La « Boca del Infierno »! Au seul nom de la randonnée, une agitation mêlée d’impatience et de curiosité flottait dans le car.

Sous la houlette de Patxi et Andrès nous empruntons la » Senta Romana ». Le chemin pavé se hisse entre buis et hêtres dans le silence pur du monde des grands arbres, royaume de beauté où la vie fragile et forte à la fois se cache dans les plus petits recoins. Quelques efforts, …souvenirs douloureux le lendemain matin pour certains mollets,… et c’est l’arrivée à l’ancien « poste de contrôle »: surveillance  douanière ? point de ralliement pour les contrebandiers ?  Pour nous, ce sera l’étape grignotage…

Soudain un son curieux perce le silence. Serait-ce le glatissement d’un aigle qui retentit ?  Ce n’est que l’alerte plaintive d’un randonneur malchanceux  victime d’une glissade sur les dalles glissantes…Heureusement des chutes sans gravité… nous poursuivons notre route jusqu’à la rivière…où Dame Nature avait déjà disposé tables et chaises en galets pour notre pique-nique. Une petite pause n’était pas superflue ….mais nos guides sonnent le ralliement…

Un chemin semble hésiter entre les bois et les prés…Certains d’entre nous aussi… Pendant que les courageux affronteront les difficultés de  » la voie Patxi »,  d’autres préfèreront  « l’itinéraire Andrès » pour découvrir la forêt d’Oza où hêtres et sapins rivalisaient de beauté. Les arbres avaient déjà senti les frissons de l’automne et délivraient leurs plus belles couleurs chatoyantes avant de s’éteindre. Bercés par la romance des eaux, nous longeons l’Aragon Subordàn : il se prélasse sur ses galets rougeâtres escorté par cette forêt que le soleil caresse avec délicatesse, puis s’engouffre dans l’intimité d’un défilé et déferle en chute tonitruante à « la Boca del infierno », spectaculaire ravin qu’il a creusé dans le rocher.

Inlassables, nous partons visiter Anso, séduisant village aux ruelles étroites. Son église de style gothique,construite au XVI°, abrite un somptueux retable baroque de la fin su XVII°.

Après un aussi long périple, il n’est pas interdit de penser que les randonneurs auront besoin de réconfort et de les imaginer sagement assis…et recueillis… devant une longue table de communauté un verre de sangria à la main…Le séjour n’est pas encore terminé, une nécessité s’impose, retrouver suffisamment d’énergie pour visiter demain le monastère de San Juan et arpenter les rues de Jaca.  Et c’est de notoriété planétaire, il n’y a pas meilleur reconstituant que l’apéritif aragonais. (sauf peut-être le floc…) Allez auscitains, courage, à vos breuvages!

Voici le dernier jour arrivé.
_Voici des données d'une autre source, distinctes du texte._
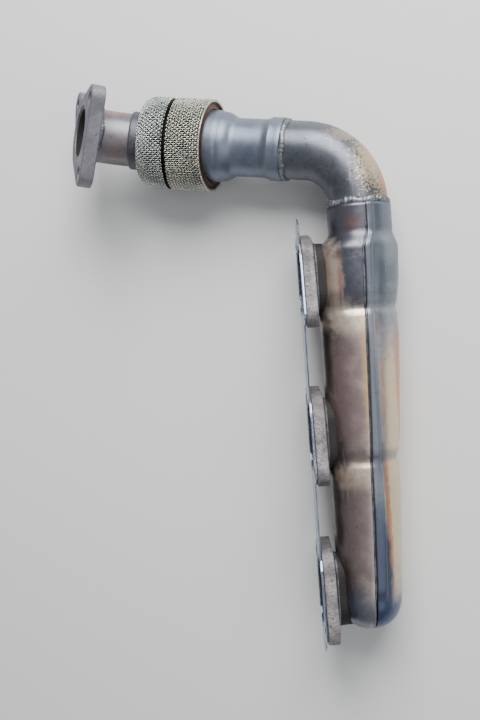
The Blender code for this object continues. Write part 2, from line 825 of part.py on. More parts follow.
def settled_turn(points, centre):
    """Turn a cloud of points until the hull face under its centre of mass lies level."""
    work = bmesh.new()
    for point in points:
        work.verts.new(point)
    bmesh.ops.convex_hull(work, input=work.verts)
    bmesh.ops.delete(work, geom=[v for v in work.verts if not v.link_faces], context="VERTS")
    bmesh.ops.recalc_face_normals(work, faces=work.faces)
    bmesh.ops.triangulate(work, faces=work.faces)
    real = [face for face in work.faces if face.calc_area() > 1e-8]
    hull = [([v.co.copy() for v in face.verts], face.normal.copy()) for face in real]
    work.free()
    down = Vector((0, 0, -1))
    turn = Matrix.Identity(3)
    for _ in range(40):
        ray = turn.inverted() @ down
        best = None
        for corners, normal in hull:
            slope = normal.dot(ray)
            if slope <= 0:
                continue
            reach = normal.dot(corners[0] - centre) / slope
            if best is None or reach < best[0]:
                best = (reach, normal)
        step = best[1].rotation_difference(ray).to_matrix()
        if best[1].dot(ray) > 1 - 1e-10:
            break
        turn = turn @ step
    return turn


def lay_down():
    """Rest the manifold on its own lowest points, with its box centred over the origin."""
    bpy.context.view_layer.update()
    depsgraph = bpy.context.evaluated_depsgraph_get()
    clouds = []
    weight = 0.0
    moment = np.zeros(3)
    for piece in manifold.objects:
        if piece.type != "MESH":
            continue
        mesh = bpy.data.meshes.new_from_object(piece.evaluated_get(depsgraph))
        mesh.transform(piece.matrix_world)
        mesh.calc_loop_triangles()
        spots = np.array([v.co for v in mesh.vertices])
        corners = spots[np.array([t.vertices for t in mesh.loop_triangles])]
        volumes = np.einsum("ij,ij->i", corners[:, 0], np.cross(corners[:, 1], corners[:, 2])) / 6
        weight += volumes.sum()
        moment += (corners.mean(axis=1) * 0.75 * volumes[:, None]).sum(axis=0)
        clouds.append(spots)
        bpy.data.meshes.remove(mesh)
    points = np.concatenate(clouds)
    centre = Vector(moment / weight)
    turn = settled_turn([Vector(p) for p in points], centre)
    turned_points = points @ np.array(turn).T
    low = turned_points.min(axis=0)
    high = turned_points.max(axis=0)
    shift = Vector((-(low[0] + high[0]) / 2, -(low[1] + high[1]) / 2, -low[2]))
    frame.matrix_world = Matrix.Translation(shift) @ turn.to_4x4()


for index, port_y in enumerate(port_ys, start=1):
    port_flange(index, port_y)
    port_collar(index, port_y)
    port_weld(index, port_y)
gasket()
port_side_shell()
outer_shell()
seam_weld("seam_weld_upper", 1)
seam_weld("seam_weld_lower", -1)
liners()
elbow()
inlet_pipe()
inlet_cap()
inlet_ring()
inlet_sleeve()
floating_sleeve()
bellows()
outlet_ring()
outlet_cap()
outlet_pipe()
outlet_flange()
lay_down()
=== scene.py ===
import json
import random
from math import asin, cos, pi, radians, sin

import bmesh
import bpy
from mathutils import Matrix, Vector, noise
from mathutils.geometry import convex_hull_2d


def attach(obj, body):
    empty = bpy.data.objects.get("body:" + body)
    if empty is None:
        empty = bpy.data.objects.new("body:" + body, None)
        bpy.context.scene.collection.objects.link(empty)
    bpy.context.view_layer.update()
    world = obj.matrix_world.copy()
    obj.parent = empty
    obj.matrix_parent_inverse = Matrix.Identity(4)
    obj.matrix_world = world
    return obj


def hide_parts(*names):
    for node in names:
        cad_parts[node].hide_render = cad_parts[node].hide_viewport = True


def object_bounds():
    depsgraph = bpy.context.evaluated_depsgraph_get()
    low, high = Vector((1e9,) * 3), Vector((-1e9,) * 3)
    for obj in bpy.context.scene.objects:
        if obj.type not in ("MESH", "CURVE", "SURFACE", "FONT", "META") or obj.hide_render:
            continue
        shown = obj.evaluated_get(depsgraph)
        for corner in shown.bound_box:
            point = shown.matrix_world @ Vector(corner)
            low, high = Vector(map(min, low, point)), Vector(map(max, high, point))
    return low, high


# Three port exhaust manifold in tinted steel, with its knitted flexible joint and its three ear outlet flange.
# The pieces are drawn with the port faces in the plane X = 0 and the row of ports along Y,
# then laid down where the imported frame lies.

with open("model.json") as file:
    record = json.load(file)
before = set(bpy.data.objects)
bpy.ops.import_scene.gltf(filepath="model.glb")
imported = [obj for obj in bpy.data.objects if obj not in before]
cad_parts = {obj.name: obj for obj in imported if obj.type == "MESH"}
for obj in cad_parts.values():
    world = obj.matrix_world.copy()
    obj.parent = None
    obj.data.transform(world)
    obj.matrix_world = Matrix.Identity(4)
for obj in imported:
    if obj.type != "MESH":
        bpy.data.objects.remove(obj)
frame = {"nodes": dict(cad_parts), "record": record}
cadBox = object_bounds()
print("frame loaded:", len(frame["nodes"]), "nodes")

mounts = {mount["name"]: mount for mount in frame["record"]["mounts"]}
portFace = {"ahead": 0.0013, "above": 0.0159}    # from the middle port's centre to its mount


def drawingPlace():
    x = -Vector(mounts["port_face_2"]["axis"]).normalized()
    row = Vector(mounts["port_face_1"]["pos_m"]) - Vector(mounts["port_face_3"]["pos_m"])
    y = (row - x * row.dot(x)).normalized()
    z = x.cross(y)
    start = Vector(mounts["port_face_2"]["pos_m"]) + x * portFace["ahead"] - z * portFace["above"]
    return Matrix.Translation(start) @ Matrix((x, y, z)).transposed().to_4x4()


lay = drawingPlace()
steady = random.Random(7)


# Places along the manifold, in metres.

gap = 0.0003
ports = {"pitch": 0.106, "width": 0.044, "height": 0.026, "flange": 0.008, "rim": 0.0052,
         "earAlong": 0.024, "earAcross": 0.018, "earRadius": 0.009, "studHole": 0.009,
         "collarWall": 0.0015, "weld": 0.0009}
shell = {"wall": 0.0015, "left": 0.0105, "widthAtMiddle": 0.0495, "taper": 0.0575, "halfHeight": 0.027,
         "endPastPort": 0.027, "endRadius": 0.021, "endShape": 2.3, "shoulderPastPort": 0.018,
         "shoulder": 0.012, "neck": 0.018, "neckX": 0.042, "neckRadius": 0.022,
         "seamOffset": 0.002, "seamUnderlap": 0.0055, "seamStep": 0.0018, "buttGap": 0.0014, "runIn": 0.010,
         "bandTop": 0.0055, "bandLow": 0.0095, "creaseDepth": 0.0013, "creaseWidth": 0.0045,
         "sagDepth": 0.0014, "sagWidth": 0.022, "ripple": 0.00022, "valleyPastPort": (0.022, 0.018)}
pipes = {"radius": 0.0202, "wall": 0.0015, "inNeck": 0.010, "bendRadius": 0.040, "azimuth": radians(10),
         "elevation": radians(-15), "weld": 0.0012, "socketStart": 0.0155, "socket": 0.009,
         "inlet": 0.0625, "bulgeRadius": 0.0250, "bulge": 0.022, "bulgeStep": 0.0008}
flex = {"elevation": radians(-18), "bend": radians(14), "start": 0.067, "radius": 0.0327, "wall": 0.0045,
        "inlet": 0.0285, "crease": 0.0025, "outlet": 0.024, "roundOff": 0.014,
        "capWall": 0.0008, "capDepth": 0.006, "capLip": 0.0310}
outlet = {"radius": 0.0188, "wall": 0.0015, "bend": radians(23), "bendLength": 0.033, "inCap": 0.010,
          "flange": 0.010, "back": 0.0012, "weld": 0.0014, "hub": 0.0260, "arm": 0.0170, "earRadius": 0.0095,
          "earCircle": 0.0335, "ears": (radians(-55), radians(-157), radians(43)), "studHole": 0.009}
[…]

Déjà!

       A l’heure où nous partons, la brume est encore collée au fond de la vallée… La forêt embrase le paysage de rouge et d’or et ouvre de larges fenêtres sur un splendide panorama de la chaîne pyrénéenne.  Séduits par cette vue époustouflante, nous oublions un peu la longueur de la montée dans la Sierra de la Peña.  Interminable montée avant de découvrir le monastère construit au début du X° par Galindo II Aznàrez, comte d’Aragon. A 1200 mètres, accroché à la falaise,  le monastère rupestre de San Juan de la Peña  apparaît enfin, minuscule sous le surplomb d’un rocher. Symbole du maintien de la foi chrétienne dans les Pyrénées au temps de l’occupation musulmane, et point de passage incontournable  sur « el camino aragones » de Saint-Jacques de Compostelle, il était anciennement occupé par des ermites…

Suivons le guide. A l’étage inférieur, l’église basse construite au début du X° est l’une des rares constructions mozarabes subsistant dans la région. Une originalité : ses deux nefs accolées séparées par deux arcs ont permis la coexistence pendant au moins un siècle  des deux communautés, masculine et féminine. En 1024, la communauté féminine rejoindra le monastère féminin fondé par le roi Sanche III Garcés .

Le panthéon des souverains aragonais et navarrais jusqu’au XII° se trouve à l’étage supérieur. Sculptures de marbre, moulages en stuc et plaques de bronze proviennent des travaux de restauration menés au XVIII°, sous l’impulsion du roi d’Espagne  Charles III.  Le  panthéon des nobles aragonais surprend par la finesse des sculptures : alignées, le long d’un mur, dans un décor de billettes et de perles, les niches funéraires sont frappées d’un écusson, d’un chrisme ou de la croix aux quatre rosaces, emblème d’Iñigo Arista, un des fondateurs du royaume de Navarre.

Par une porte mozarabe nous sortons de l’église de la fin du XI° ornée de ses trois chapelles absidiales décorées d’arcatures sculptées dans la parois et accédons au cloître, merveilleux exemple d’art roman, construit entre la fin du XI° et la fin du XII°. Deux galeries de chapiteaux historiés, sculptés pour la plupart par le maître Agüero représentent des scènes bibliques.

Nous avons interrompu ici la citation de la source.